Running a business as a full-time carer

health carer - smiling nurse with older woman sitting down


Hannah Postgate has set up her own business which she runs while caring for her autistic daughter Rosy.

Hannah Postgate has had to battle to get her daughter Rosy’s autism recognised. Now she is rising to another challenge as one of the growing number of female entrepreneurs.

Hannah was working in corporate communications for a local council when she had her first child. She returned to work, but when her daughter Rosy was just over one she realised something was not right. She couldn’t put her finger on it, but she was not developing like other children around her.

Hannah then got pregnant again and tried to return to work after her son’s birth, but says her boss was not supportive and would not let her work a couple of hours from home a week. She says: “He presented me with a 14-page assessment form and declared that as I did not have an adjustable office chair at home it would breach health and safety.”

Without that crucial support and facing a constant battle to get Rosy diagnosed – she had to be assessed 14 times to get just 16 hours of early intervention – she gave up. After the 16 hours, Rosy got no further support because she was either too young, too old or was in nursery so didn’t need any more help, according to the authorities.

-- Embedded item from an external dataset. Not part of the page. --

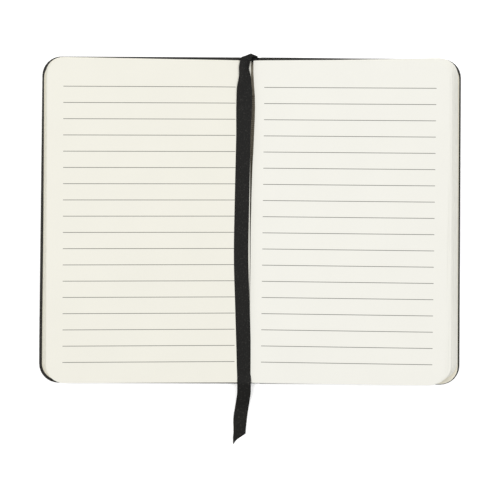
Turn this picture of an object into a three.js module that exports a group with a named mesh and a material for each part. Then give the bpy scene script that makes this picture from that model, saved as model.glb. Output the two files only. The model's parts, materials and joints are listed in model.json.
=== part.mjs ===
import * as THREE from 'three';

// A pocket notebook lying open on its covers. Millimetres: X to the right, Y to the head, Z up.
// The spine's centre is x = 0 and the surface that the covers lie on is z = 0.
// Every plate is named by where it lies: the front half is on the left, the back half on the right.

// Covers
const COVER_HEIGHT = 141.4;
const COVER_REACH = 91.1; // from the spine's centre to a cover's fore edge
const COVER_CORNER = 8.3;
const SKIN = 0.4;
const BOARD = 0.45;
const BOARD_INSET = 0.7; // how far the board stays inside the skin's edge
const PASTEDOWN_INSET = 0.9; // how far the pasted sheet stays inside the skin's edge

// Text block
const LEAF = 0.08;
const LEAVES_IN_SIGNATURE = 8;
const SIGNATURES_IN_HALF = 4;
const LOOSE_LEAVES = 3; // the top leaves of the back half, each hinged by itself
const HEAD_SQUARE = 1.35; // cover beyond the pages at head and tail
const FORE_SQUARE = 1.7; // cover beyond the lowest page at the fore edge
const PAGE_CORNER = 7.4;
const INNER_SPINE_EDGE = 1.0; // the top signature's folded edge, from the spine's centre
const FAN_DEGREES = [0.4, 0.9, 1.35, 1.8]; // how far each signature springs up, lowest first

// Spine
const SPINE_CARD = 0.3;
const SPINE_PAPER = 0.08;
const MULL = 0.1;
const THREAD = 0.15;
const SPINE_LAYER_SIDE_GAP = 0.2;
const SPINE_LAYER_END_GAP = 3; // the card and paper stop short of head and tail
const MULL_END_GAP = 9;
const STITCHES = 5;
const STITCH_SPREAD = 112; // from the first stitch to the last
const STITCH_LENGTH = 1.2;

// Gaps
const LAYER_GAP = 0.05; // between sheets that lie on each other
const CLOSED_GAP = 0.25; // between the back half's top leaf and the middle when shut
const BLOCK_SIDE_GAP = 0.15; // between the lowest fold and where the shut block's side stands
const HINGE_HEIGHT = 0.2; // the hinge line lies inside the skin
const HINGE_REACH = 0.35; // from the hinge line to a cover panel's inner edge
const HINGE_GAP = 0.2; // between the spine panel and a cover panel

// Ribbon
const RIBBON_WIDTH = 5.9;
const RIBBON = 0.25;
const RIBBON_EDGE = 0.06;
const RIBBON_STEPS = 76;

const CORNER_STEPS = 6;

const PAPER = { color: 0xefece0, roughness: 0.9, metalness: 0 };
const END_PAPER = { color: 0xe6e1cf, roughness: 0.9, metalness: 0 };
const CARD = { color: 0xb9ad94, roughness: 0.95, metalness: 0 };
const SYNTHETIC_LEATHER = { color: 0x262522, roughness: 0.6, metalness: 0 };
const GAUZE = { color: 0xe9e4d6, roughness: 1, metalness: 0 };
const LINEN_THREAD = { color: 0xf2efe6, roughness: 0.85, metalness: 0 };
const SATIN = { color: 0x1d1c1b, roughness: 0.5, metalness: 0 };

// Heights of the sheets in one half, from the surface up
const boardBottom = SKIN + LAYER_GAP;
const pastedownBottom = boardBottom + BOARD + LAYER_GAP;
const coverTop = pastedownBottom + LEAF;
const flyleafBottom = coverTop + LAYER_GAP;
const blockBottom = flyleafBottom + LEAF + LAYER_GAP;
const signatureThickness = LEAF * LEAVES_IN_SIGNATURE;
const signaturePitch = signatureThickness + LAYER_GAP;
const topSignatureBottom = blockBottom + (SIGNATURES_IN_HALF - 1) * signaturePitch;
const cutSignature = LEAF * (LEAVES_IN_SIGNATURE - LOOSE_LEAVES);
const looseBottom = topSignatureBottom + cutSignature + LAYER_GAP;
const blockTop = looseBottom + LOOSE_LEAVES * (LEAF + LAYER_GAP) - LAYER_GAP;

// Half the shut notebook's thickness sets where the hinge lines and panel edges are
const shutHalf = blockTop + CLOSED_GAP;
const panelEdge = shutHalf - HINGE_HEIGHT + HINGE_REACH;
const spinePanelHalf = panelEdge - HINGE_GAP;
const outerSpineEdge = shutHalf - coverTop - BLOCK_SIDE_GAP;
const spineLayerHalf = outerSpineEdge - SPINE_LAYER_SIDE_GAP;
const pageHeight = COVER_HEIGHT - 2 * HEAD_SQUARE;
const pageWidth = COVER_REACH - FORE_SQUARE - outerSpineEdge;

function named(name, geometry, finish) {
  const mesh = new THREE.Mesh(geometry, new THREE.MeshStandardMaterial(finish));
  mesh.name = name;
  return mesh;
}

// A plate from x = 0 to x = width, centred on y = 0, with its two far corners rounded.
// side is -1 for a plate that reaches to the left.
function halfPlate(width, height, corner, thickness, side) {
  const half = height / 2;
  const outline = new THREE.Shape();
  outline.moveTo(0, -half);
  outline.lineTo(side * (width - corner), -half);
  outline.absarc(side * (width - corner), corner - half, corner, -Math.PI / 2, side > 0 ? 0 : -Math.PI, side < 0);
  outline.absarc(side * (width - corner), half - corner, corner, side > 0 ? 0 : Math.PI, Math.PI / 2, side < 0);
  outline.lineTo(0, half);
  outline.closePath();
  return new THREE.ExtrudeGeometry(outline, {
    depth: thickness,
    bevelEnabled: false,
    curveSegments: CORNER_STEPS,
  });
}

function flatBox(width, height, thickness) {
  return new THREE.BoxGeometry(width, height, thickness);
}

// A cover panel's three layers: skin, board and pasted end sheet.
function cover(prefix, side) {
  const panel = new THREE.Group();
  const layer = (name, inset, thickness, bottom, finish) => {
    const width = COVER_REACH - panelEdge - 2 * inset;
    const height = COVER_HEIGHT - 2 * inset;
    const mesh = named(name, halfPlate(width, height, COVER_CORNER - inset, thickness, side), finish);
    mesh.position.set(side * (panelEdge + inset), 0, bottom);
    panel.add(mesh);
  };
  layer(`${prefix}_cover_skin`, 0, SKIN, 0, SYNTHETIC_LEATHER);
  layer(`${prefix}_cover_board`, BOARD_INSET, BOARD, boardBottom, CARD);
  layer(`${prefix}_pastedown`, PASTEDOWN_INSET, LEAF, pastedownBottom, END_PAPER);
  return panel;
}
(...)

Hannah says: “One of the very lowest points for me was when Rosy was three. I was told by a special needs teacher: ’Face facts, Rosy is probably not going to live independently. She’ll be lucky if she can manage to get on a bus, she may just about be able to stack shelves in Tesco’s.’ Being told by a professional teacher that my daughter would never amount to anything, and that nothing I could do as her mother was going to make any difference, was devastating. I started having counselling and am still taking anti-depressants.”

She realised that the only way to get help for Rosy was to do it herself so, with the support of Rosy’s nursery, Hannah and her family started an early intervention education programme with play-based teaching at home and social skills at nursery. The nursery Rosy was at welcomed the programme and the tutors Hannah had located  so the arrangement could be seamless across both home and nursery.

Self employment

Rosy was finally diagnosed with autism and complex learning disabilities at the age of six. The previous years had been hard financially on the family as Hannah had to give up her job to care for Rosy.

She has missed work, but says she does not feel she could work in a normal job due to all the appointments and other issues she has to attend to as Rosy’s full-time carer and because of her long career break. So she has turned to self employment. She says her fight for Rosy inspired her to take up a new challenge. Last year she set up her own website, joining forces with two friends and founding, an online marketplace of gifts, innovative products and useful tips for special needs families which uniquely selects products from mainstream and special needs sellers. .

Hannah admits working around her children’s needs is hard. She says: “I work funny hours of the day and night – I call it “burst working” – two hours here, an hour there – you get very good at snatching time and being very focused. It is not the most efficient way of working, but it is the only way I have – I do 15 drop-offs and pick-ups a week because Rosy comes home at lunch time and my son at the normal time of 3.20pm.”

Despite the difficulties, Hannah says the process of setting up her own business has allowed her to regain her identity. She says: “I’m not only a mother and full-time carer, I’m an independent, working woman.”

She says being a full-time carer has affected her sense of identity despite the fact that it has made her an expert in many fields from education to law to social care and occupational therapy.

She adds: “I became resentful and very low when I couldn’t return to a career type of work – my own dreams just dissolved into a brutal treadmill of caring, appointments and battles for her needs. I certainly lost my own identity in all this – I still have a sense that I am carer first, then a mother, then me… There seems to be a perception that as the mother of a child with special needs, you cease to have any needs of your own and are defined by your child and their problems.”

Hannah is aware that it is only because she has support from her colleagues, grandparents and her husband that she can manage caring and running a business.

She says the main challenges of running a business if you have caring responsibilities like she has are access to specialist childcare that should be as affordable as it is for children without disabilities; a right to flexible working so you can attend appointments etc; and career counselling and a retraining grant if you have taken a career break.

Being a carer has given her vital skills which are useful in the workplace, however. She says: “Caring for a child with disabilities teaches you perspective, priorities and patience like nothing else. We are resilient, resourceful, adaptable, great negotiators, formidable advocates and extremely hard workers.”

However, for all too many carers self employment is the only choice available due to lack of supportive employers. She says: “Starting a business is not the easy option. But we do it because working for someone else who doesn’t understand is even tougher than going out there on your own. At least with I work from home at all sorts of odd hours of the day and night – snatched where I can so it fits around my children and I can also call on the support of two colleagues when I’m in a tight squeeze.”